Types of Water Meters
Water meters can be classified into various types depending on the mechanism by which they measure the flow of water.
Gear Type Water Flow Meter
Generally, all residential water meters are of positive displacement type. These can in turn be gear meter- (Figure 1) or oscillating piston or nutating disk meter-type. Here, the water is made to enter into a chamber from which it is let out only when the chamber fills-out.
By doing so, one can estimate the rate of flow of water. These meters are used when the water flows at a moderately low rate.
Single Jet Water Meter
Velocity water meters, also known as internal capacity meters, are another category of water flow meters. In these meters, the rate of flow of water is determined by monitoring the speed at which the water flows. The subcategories under this type are jet (single- and multi-jet) and turbine flow meters.
In single-jet meter, a single water-jet impinges on the impeller while in the case of multi-jet meter, more than one jet is impinged on it. However in either cases, the rotational speed of the impeller gives a measure of flow rate of water. On the other hand, the turbine-kind of water meters use a turbine wheel whose speed of rotation determines the flow rate.
Here it is to be noted that jet-type water meters are suitable for low flow rate measurements, while turbine-type flow meters are suitable when flow rates are high. Hence when one has to accomplish both high as well as low flow rate measurements, better choice would be compound-type water meters, which combine both of these categories into a single device.
Electromagnetic Water Meter
Water meters can also measure the flow rate of water by using Faraday’s law of induction. Such meters are referred to as electromagnetic water meters (Figure 2) and are usually used when one needs to measure unclean or untreated or wastewater.
Here, the water flowing through the non-magnetic and non-electrical pipe induces a voltage in the meter’s magnetic field. The magnitude of this voltage will be proportional to the magnetic flux density and hence to the velocity of water flowing through the pipe, from which rate of flow of water can be determined.
Transit Time Type Water Meter
Water meters can also be of an ultrasonic type, in which the rate of water flow is measured by using SONAR techniques.
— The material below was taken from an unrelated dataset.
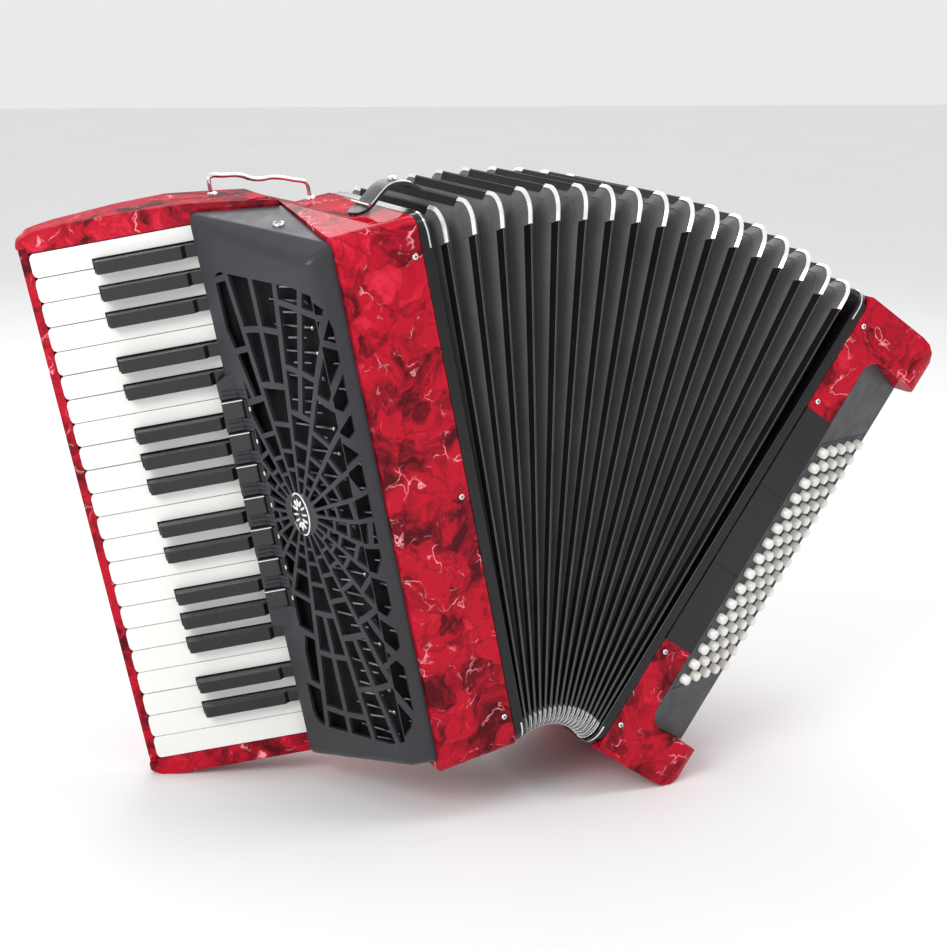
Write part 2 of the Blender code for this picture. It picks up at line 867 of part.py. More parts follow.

Here the sound waves are sent through the flowing water to measure its velocity. Once the velocity is known, one can determine the associated rate of flow of water as the cross-sectional area of the meter body would be known in prior. These kind of meters can either be of Doppler-type or of Transit-time type.
Applications of Water Meter
The applications of water meters include:
- The water supply departments are the primary users of water meters. This department has these kind of meters installed in every building so as to track the amount of water consumed by them. The intention behind such an act is to bill them accordingly.
- Large infrastructures employ water meters to ensure proper water flow through each of their sub-structures, free from leakage and breaks.
- Industries which have cooling as one of the step in their process use water meter to monitor the rate at which the water flows.
- Water meters are also employed in agricultural industries and labs with an intention of analyzing different properties of water like its salinity, pH level, acidity, etc.
- Hydroelectric plants which generate electric power using water employ water meter to maintain a controlled amount of water flow through them.
- Water meters like that of turbine-type are used in fire protection systems.
Flow measurement is a method of measuring how much of a material flows through a particular area of interest (Figure 1). Generally, industrial processes demand for the measurement of three types of ‘materials’ viz., solids, liquids and gases.
Measurement of Solids
Solids are usually measured on their weight-basis i.e. the flow rate of solids will be expressed as the ratio of mass of the solid per unit time or in terms of weight of the solid per unit time. Thus we have its associated units as kilogram-per-second or gram-per-second or kilogram-per-hour or gram-per-minute or tonnes-per-hour or likewise.
Measurement of Liquids
Liquids can be either measured in terms of their weight or volume. This means that the flow rate of liquids is expressed as the ratio of weight of the liquid per unit time or volume of the liquid per unit time. Accordingly, we can express their rate in units such as tonnes-per-hour, kilogram-per-second, liters-per-hour, m3-per-minute and so on.
Measurement of Gases
Gases are usually measured in terms of their volume i.e. the flow rate of gases will be expressed as the ratio of the volume of the gas-flow per unit time. Thus the units in which the flow of gases is measured are m3-per-hour, Nm3-per-hour, etc. One more important factor to be noted while measuring the flow of gases is the fact that the gases are compressible fluids (unlike liquids) due to which their volume varies in accordance with the pressure (and also temperature). In order to account for this factor, usually the values obtained by measuring the gases at the original conditions are converted into normal temperature and pressure (NTP) base or to Standard Temperature and Pressure (STP) base.
Flow measurement is accomplished through the use of flow meters (Figure 2), as discussed in detail earlier in this article.
These flow meters are of different types depending on the quantity being measured and the principle on which they operate. Differential pressure meter, variable area meter, turbine flow meter, Coriolis meter, gear meter, Woltman meter, single jet meter, multiple jet meter, paddle wheel meter, current meter, Venturi meter, cone meter, linear resistance meter, Vortex flow meter, magnetic flow meter, ultrasonic flow meter, non-contact electromagnetic flow meter, etc are only a few among the numerous types of flow meters in-use.
Sensors are the devices which are used to monitor the change in a particular parameter. Accordingly, flow sensors are the devices which are used to monitor the changes in the flow-rate of a particular state of matter. These are expected to record even the slightest changes in the flow rate and are thus expected to be of high precision.
The existence of numerous kinds of flow meters and flow sensors are a direct consequence of the importance which is attributed to the concept of flow measurement in numerous industrial applications, including the design of automatic control systems.